> [GIVEN EXERCISE]: Repeat each line exactly, leaving nothing out.

> [SOURCE EXCERPT]:
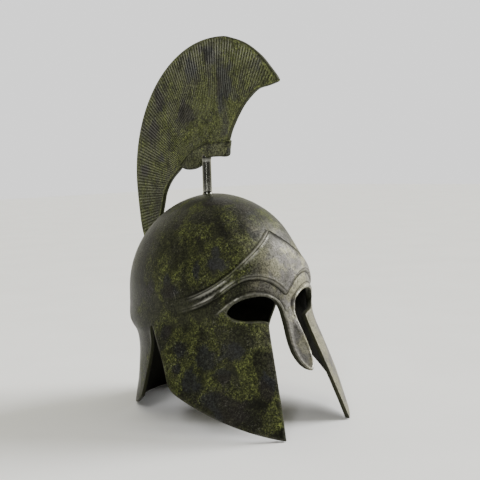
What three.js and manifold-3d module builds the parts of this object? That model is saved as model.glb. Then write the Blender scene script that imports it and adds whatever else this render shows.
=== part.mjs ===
// Bronze helmet with a crest on a post, life size, standing on its cheek tips and neck guard.
// Millimetres, +Z up, the face towards -Y and the middle plane at x = 0.
import * as THREE from 'three';
import { mergeVertices } from 'three/addons/utils/BufferGeometryUtils.js';
import Module from 'manifold-3d';

const wasm = await Module();
wasm.setup();

// Clearance between two pieces that touch, and how far a cutting block runs past what it cuts.
const GAP = 0.3;
const CLEAR = 60;

// The bowl above its widest level: fullness and roundness shape it seen from above and from the side,
// where 2 is an ellipse and more is squarer.
const BOWL = {
  halfWidth: 94.5, front: 112, back: 116.5, rise: 111,
  widest: 134, middleY: -3.8, fullness: 2.2, roundness: 1.95,
};

// Cast wall, measured inwards from the outer face.
const WALL = { side: 4, front: 5.5, back: 4, crown: 4 };

// Cheek guards: the size that the front swells to at the foot, and the corners of one guard.
const CHEEK = {
  halfWidth: 119, reach: 171.5,
  topInner: { x: 27.6, z: 112.8 }, tip: { x: 48.5, y: -160.4 },
  rearCorner: { y: -52, z: 43 }, cornerRound: 7, sag: 3.5,
  cornerBlend: { down: 0.45, along: 0.8, up: 0.9 }, rearBow: { forward: 6, up: 2 },
};

// Neck guard: its front corner, where its hem comes down to the ground, and the notch before it.
const NECK = {
  frontCorner: { y: 31.6, z: 16.4 }, cornerRound: 3, hemDown: 80,
  notchTop: { y: -3.9, z: 106 }, notchRound: 2, frontBow: { back: 10, up: 4 },
};

// Turns, in degrees from the face, between which the front's form gives way to the back's: inside
// the notch, so that the cheek guard stands prouder than the neck guard.
const NOTCH_TURNS = { from: 84, to: 95 };

// Eye openings, and how far each curve round one runs on in its own direction before it turns.
const EYE = { top: { x: 35, z: 140 }, outer: { x: 63, z: 123.8 }, floor: { x: 43, z: 115 } };
const EYE_RUNS = { inner: 17, over: 16, lean: 0.5, down: 9, corner: { x: 2, z: 3 }, under: 12, cheek: 6 };

// Nasal guard: a drop-shaped blade that hangs from the bridge and leans forward by its bulge.
const NASAL = {
  tip: 61.5, half: 12.3, wideLevel: 84, neckHalf: 8.9, neckLevel: 116, bulge: 7, spread: 17, root: 130,
};
// Curve runs of the nasal guard's edge.
const NASAL_RUNS = { tipShare: 0.5, tipRise: 1, tip: 10, blade: 14, waist: 12, neck: 14 };

// The hollow in the nasal guard: its curves' runs, and its neck as a share of the blade's.
const HOLLOW_RUNS = { tip: 12, blade: 12, neck: 14, neckShare: 0.6 };

// Raised work: height of the brow panel, the lip around the face opening and the nasal's hollow.
const RELIEF = { panel: 1.6, lip: 1.1, lipWidth: 4.5, hollow: 1.1, hollowRim: 2.6 };

// Brow panel, one half: its peak, the notch in its lower edge, the arch over the eye, the temple end.
const PANEL = {
  peak: 205, valley: 139.2, shoulder: { x: 38.5, z: 179.5 }, temple: { x: 88, z: 131, half: 7 },
  arch: { x: 37.5, z: 159 }, archEnd: { x: 66.7, z: 144.3 }, archRun: { x: 14, z: 1, inner: 0.52 },
};

// Crest: a flat plume, round about its own centre, over a thicker holder on a round post.
const PLUME = { centreY: -10, centreZ: 263, radius: 158.2, thickness: 5.5 };
const HOLDER = {
  thickness: 9, front: -29, floor: 287, top: 305.2, flatTo: 7, back: 50, backFloor: 273, tail: 58,
};
// Curve runs and slopes of the holder's heel and ends.
const HEEL = { run: 4, length: 12, sag: 3, tailDrop: 4, tailRun: 6, crownRun: 2, frontSlant: 5 };
const POST = { radius: 4.8, y: 8.8, sides: 32 };

// How the front swells from the bowl to the cheek guards: level is a share of the widest level,
// width and reach are shares of the way from the bowl's size to the cheek guards' size.
const FRONT_SECTIONS = [
  { level: 0.00, width: 1.000, reach: 1.000, fullness: 0.0 },
  { level: 0.32, width: 0.902, reach: 0.639, fullness: 0.0 },
  { level: 0.60, width: 0.469, reach: 0.345, fullness: 0.0 },
  { level: 0.79, width: 0.114, reach: 0.156, fullness: 0.0 },
  { level: 0.91, width: 0.008, reach: 0.050, fullness: 0.5 },
  { level: 1.00, width: 0.000, reach: 0.000, fullness: 1.0 },
];

// How the back draws in under the ledge and flares to the hem: shares of the bowl's own size.
const BACK_SECTIONS = [
  { level: 0.00, width: 1.026, reach: 0.936 },
  { level: 0.12, width: 1.016, reach: 0.893 },
  { level: 0.24, width: 1.000, reach: 0.850 },
  { level: 0.37, width: 0.989, reach: 0.824 },
  { level: 0.52, width: 0.979, reach: 0.807 },
  { level: 0.63, width: 0.984, reach: 0.828 },
  { level: 0.69, width: 0.995, reach: 0.876 },
  { level: 0.73, width: 1.010, reach: 0.953 },
  { level: 0.78, width: 1.020, reach: 0.991 },
  { level: 0.90, width: 1.005, reach: 1.000 },
  { level: 1.00, width: 1.000, reach: 1.000 },
];

// Edges of the plume, by turn in degrees about its centre and reach as a share of its radius: the
// front edge from the holder up to the tip, the edge over the tip, the outer edge of the tail and
// its inner edge back up to the holder. Between brow and back the outer edge is a plain arc.
const PLUME_FRONT = [
  { turn: 116.5, reach: 0.350 },
  { turn: 117.4, reach: 0.407 },
  { turn: 119.2, reach: 0.498 },
  { turn: 121.9, reach: 0.604 },
  { turn: 126.8, reach: 0.738 },
  { turn: 132.1, reach: 0.820 },
  { turn: 135.6, reach: 0.893 },
];
const PLUME_BROW = [
  { turn: 135.2, reach: 0.920 },
  { turn: 127.9, reach: 0.934 },
  { turn: 120.2, reach: 0.956 },
  { turn: 109.4, reach: 0.981 },
  { turn: 98.0, reach: 1.000 },
];
const PLUME_BACK = [
  { turn: -14.8, reach: 1.012 },
  { turn: -22.9, reach: 1.036 },
  { turn: -31.5, reach: 1.055 },
];
const PLUME_TAIL = [
  { turn: -32.9, reach: 0.930 },
  { turn: -28.7, reach: 0.829 },
  { turn: -23.8, reach: 0.753 },
  { turn: -18.0, reach: 0.691 },
  { turn: -10.1, reach: 0.628 },
  { turn: -1.8, reach: 0.542 },
  { turn: 7.0, reach: 0.445 },
];
const PLUME_END = { turn: -35.2, reach: 1.010 };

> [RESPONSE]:
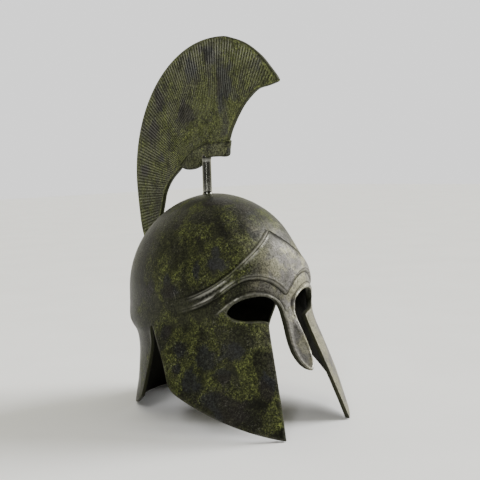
What three.js and manifold-3d module builds the parts of this object? That model is saved as model.glb. Then write the Blender scene script that imports it and adds whatever else this render shows.
=== part.mjs ===
// Bronze helmet with a crest on a post, life size, standing on its cheek tips and neck guard.
// Millimetres, +Z up, the face towards -Y and the middle plane at x = 0.
import * as THREE from 'three';
import { mergeVertices } from 'three/addons/utils/BufferGeometryUtils.js';
import Module from 'manifold-3d';

const wasm = await Module();
wasm.setup();

// Clearance between two pieces that touch, and how far a cutting block runs past what it cuts.
const GAP = 0.3;
const CLEAR = 60;

// The bowl above its widest level: fullness and roundness shape it seen from above and from the side,
// where 2 is an ellipse and more is squarer.
const BOWL = {
  halfWidth: 94.5, front: 112, back: 116.5, rise: 111,
  widest: 134, middleY: -3.8, fullness: 2.2, roundness: 1.95,
};

// Cast wall, measured inwards from the outer face.
const WALL = { side: 4, front: 5.5, back: 4, crown: 4 };

// Cheek guards: the size that the front swells to at the foot, and the corners of one guard.
const CHEEK = {
  halfWidth: 119, reach: 171.5,
  topInner: { x: 27.6, z: 112.8 }, tip: { x: 48.5, y: -160.4 },
  rearCorner: { y: -52, z: 43 }, cornerRound: 7, sag: 3.5,
  cornerBlend: { down: 0.45, along: 0.8, up: 0.9 }, rearBow: { forward: 6, up: 2 },
};

// Neck guard: its front corner, where its hem comes down to the ground, and the notch before it.
const NECK = {
  frontCorner: { y: 31.6, z: 16.4 }, cornerRound: 3, hemDown: 80,
  notchTop: { y: -3.9, z: 106 }, notchRound: 2, frontBow: { back: 10, up: 4 },
};

// Turns, in degrees from the face, between which the front's form gives way to the back's: inside
// the notch, so that the cheek guard stands prouder than the neck guard.
const NOTCH_TURNS = { from: 84, to: 95 };

// Eye openings, and how far each curve round one runs on in its own direction before it turns.
const EYE = { top: { x: 35, z: 140 }, outer: { x: 63, z: 123.8 }, floor: { x: 43, z: 115 } };
const EYE_RUNS = { inner: 17, over: 16, lean: 0.5, down: 9, corner: { x: 2, z: 3 }, under: 12, cheek: 6 };

// Nasal guard: a drop-shaped blade that hangs from the bridge and leans forward by its bulge.
const NASAL = {
  tip: 61.5, half: 12.3, wideLevel: 84, neckHalf: 8.9, neckLevel: 116, bulge: 7, spread: 17, root: 130,
};
// Curve runs of the nasal guard's edge.
const NASAL_RUNS = { tipShare: 0.5, tipRise: 1, tip: 10, blade: 14, waist: 12, neck: 14 };

// The hollow in the nasal guard: its curves' runs, and its neck as a share of the blade's.
const HOLLOW_RUNS = { tip: 12, blade: 12, neck: 14, neckShare: 0.6 };

// Raised work: height of the brow panel, the lip around the face opening and the nasal's hollow.
const RELIEF = { panel: 1.6, lip: 1.1, lipWidth: 4.5, hollow: 1.1, hollowRim: 2.6 };

// Brow panel, one half: its peak, the notch in its lower edge, the arch over the eye, the temple end.
const PANEL = {
  peak: 205, valley: 139.2, shoulder: { x: 38.5, z: 179.5 }, temple: { x: 88, z: 131, half: 7 },
  arch: { x: 37.5, z: 159 }, archEnd: { x: 66.7, z: 144.3 }, archRun: { x: 14, z: 1, inner: 0.52 },
};

// Crest: a flat plume, round about its own centre, over a thicker holder on a round post.
const PLUME = { centreY: -10, centreZ: 263, radius: 158.2, thickness: 5.5 };
const HOLDER = {
  thickness: 9, front: -29, floor: 287, top: 305.2, flatTo: 7, back: 50, backFloor: 273, tail: 58,
};
// Curve runs and slopes of the holder's heel and ends.
const HEEL = { run: 4, length: 12, sag: 3, tailDrop: 4, tailRun: 6, crownRun: 2, frontSlant: 5 };
const POST = { radius: 4.8, y: 8.8, sides: 32 };

// How the front swells from the bowl to the cheek guards: level is a share of the widest level,
// width and reach are shares of the way from the bowl's size to the cheek guards' size.
const FRONT_SECTIONS = [
  { level: 0.00, width: 1.000, reach: 1.000, fullness: 0.0 },
  { level: 0.32, width: 0.902, reach: 0.639, fullness: 0.0 },
  { level: 0.60, width: 0.469, reach: 0.345, fullness: 0.0 },
  { level: 0.79, width: 0.114, reach: 0.156, fullness: 0.0 },
  { level: 0.91, width: 0.008, reach: 0.050, fullness: 0.5 },
  { level: 1.00, width: 0.000, reach: 0.000, fullness: 1.0 },
];

// How the back draws in under the ledge and flares to the hem: shares of the bowl's own size.
const BACK_SECTIONS = [
  { level: 0.00, width: 1.026, reach: 0.936 },
  { level: 0.12, width: 1.016, reach: 0.893 },
  { level: 0.24, width: 1.000, reach: 0.850 },
  { level: 0.37, width: 0.989, reach: 0.824 },
  { level: 0.52, width: 0.979, reach: 0.807 },
  { level: 0.63, width: 0.984, reach: 0.828 },
  { level: 0.69, width: 0.995, reach: 0.876 },
  { level: 0.73, width: 1.010, reach: 0.953 },
  { level: 0.78, width: 1.020, reach: 0.991 },
  { level: 0.90, width: 1.005, reach: 1.000 },
  { level: 1.00, width: 1.000, reach: 1.000 },
];

// Edges of the plume, by turn in degrees about its centre and reach as a share of its radius: the
// front edge from the holder up to the tip, the edge over the tip, the outer edge of the tail and
// its inner edge back up to the holder. Between brow and back the outer edge is a plain arc.
const PLUME_FRONT = [
  { turn: 116.5, reach: 0.350 },
  { turn: 117.4, reach: 0.407 },
  { turn: 119.2, reach: 0.498 },
  { turn: 121.9, reach: 0.604 },
  { turn: 126.8, reach: 0.738 },
  { turn: 132.1, reach: 0.820 },
  { turn: 135.6, reach: 0.893 },
];
const PLUME_BROW = [
  { turn: 135.2, reach: 0.920 },
  { turn: 127.9, reach: 0.934 },
  { turn: 120.2, reach: 0.956 },
  { turn: 109.4, reach: 0.981 },
  { turn: 98.0, reach: 1.000 },
];
const PLUME_BACK = [
  { turn: -14.8, reach: 1.012 },
  { turn: -22.9, reach: 1.036 },
  { turn: -31.5, reach: 1.055 },
];
const PLUME_TAIL = [
  { turn: -32.9, reach: 0.930 },
  { turn: -28.7, reach: 0.829 },
  { turn: -23.8, reach: 0.753 },
  { turn: -18.0, reach: 0.691 },
  { turn: -10.1, reach: 0.628 },
  { turn: -1.8, reach: 0.542 },
  { turn: 7.0, reach: 0.445 },
];
const PLUME_END = { turn: -35.2, reach: 1.010 };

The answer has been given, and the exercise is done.